The procedure authorized by the Act, and particularly as implemented by the Secretary, provides a reasonably fair and reliable means of settling disputes between farmers and brokers. See, 7 U.S.C. 499f(c); 7 C.F.R. 47. It is not true here, as it was in Boddie v. Connecticut, supra at 383, that access to the courts is 'the exclusive precondition to the adjustment' of the parties' rights.

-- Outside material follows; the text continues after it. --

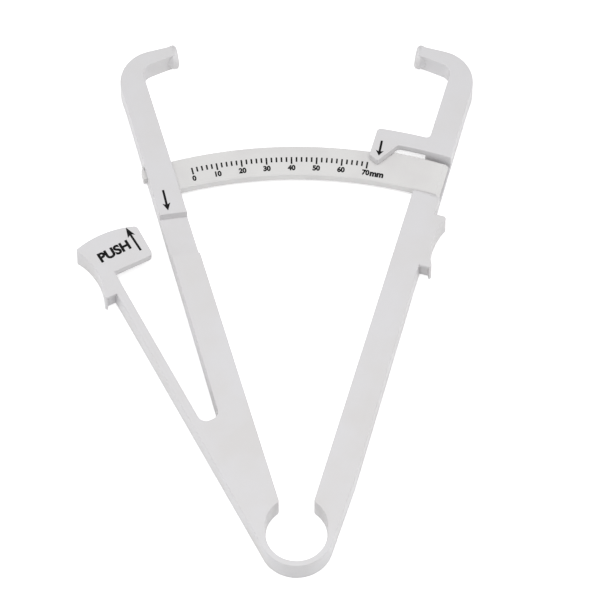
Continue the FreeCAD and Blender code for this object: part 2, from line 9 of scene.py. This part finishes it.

Once the Secretary has determined in accordance with established procedures that a broker owes reparation to a farmer, the broker is classified for purposes of his right to appeal on the basis of his ability to guarantee payment of the reparation awarded, plus costs and the farmer's attorney's fees, if the order be upheld on appeal. We hold that the classification is reasonable in light of the purpose of the Act.
The bond requirement assures the farmer that he will be able to collect the judgment and his litigation expenses if the reparation order is upheld. Thus, the farmer is encouraged to defend the reparation order in the District Court and thereby to help discourage the sharp practices at which the Act was aimed. Since 7 U.S.C. 499g(c) entitles the broker to a trial de novo in the District Court, the feasibility of litigation to the small farmer would have been enhanced very little by the passage of the Act without the bond requirement.
In addition, the bond requirement serves to insure that licensees under the Act do not continue in business unless they are financially capable of satisfying their potential liabilities. The Second Circuit in Zwick v. Freeman, 373 F.2d 110, 117, held that the Act was generally intended to keep financially unsound persons from maintaining a license.
Viewed either as an instrument for making financially sound brokers accountable for their misconduct, or as a device for removal from the industry of financially unsound brokers, we hold that the bond requirement is reasonably related to the purpose of the Act.